‘Keeping Six Hamilton Quarterly #2.3’ demonstrates the power in giving space to people who lack an outlet

 

Keeping Six Hamilton Quarterly #2.3
Zine, 28 pgs, Keeping Six Hamilton, keepingsix.org, $5

Keeping Six Hamilton is a harm-reduction community organization based in Hamilton, ON, focused on defending the rights, dignity and humanity of people in the area who use drugs. Their zine Keeping Six Hamilton Quarterly is one output from their organizing and engagement efforts, featuring writing and artwork by participants in the organization’s work. This issue, from September 2020, is inkjet printed in colour, featuring creative work from the top-prize winners of Keeping Six’s summertime writing and art contest. The top four winners of the visual art contest have their pieces displayed in a centerpiece spread, while the writing contest winners’ content dominates the rest of the zine.
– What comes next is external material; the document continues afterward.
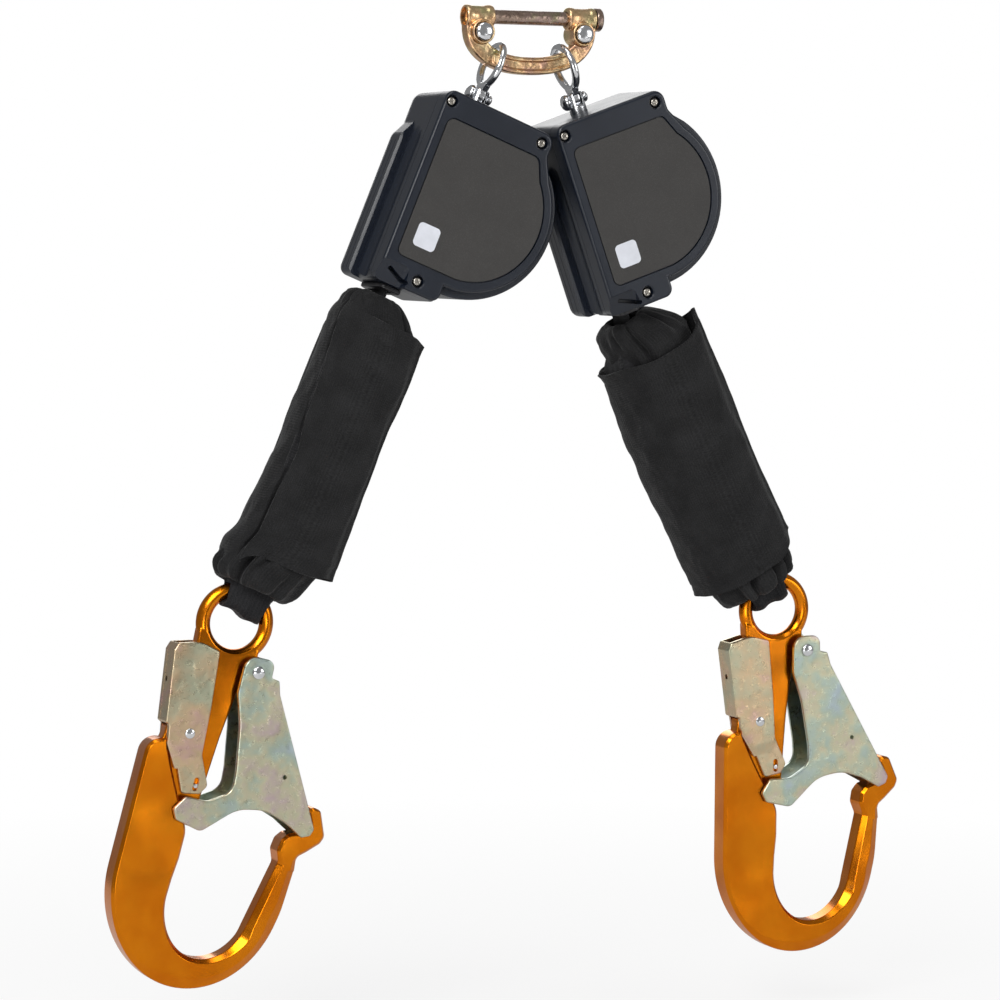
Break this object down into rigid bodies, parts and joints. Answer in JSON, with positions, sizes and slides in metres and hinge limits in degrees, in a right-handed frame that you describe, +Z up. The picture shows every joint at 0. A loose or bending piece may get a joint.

It’s exciting to see the organization put its mission into zine form, with program participants’ work front and centre, where their perspectives and their humanity can shine. There’s not a lot of non-profit preaching here to distract from the contributors’ creativity. However, the zine does begin with important updates on coordination, by Keeping Six and other community organizations, to protect and aid park and street encampments for those without housing, which were under threat at the time (and still are). Nearly half the zine is devoted to the top prize winner of the summer writing contest, the first chapter of an autobiographical work by Penny O’Radical called “Dead Friends.” It’s the story of Penny’s first night in a shelter and his familiarization to shelter life thereafter. Wonderfully written, with excellent descriptive language that evokes the patterns, the sights, the sounds, and the smells of shelter life. Penny’s story is a truly compelling piece. It uniquely demonstrates what the zine proves as a whole: that there is power in giving space to the stories of people who use substances or don’t have roofs on their terms.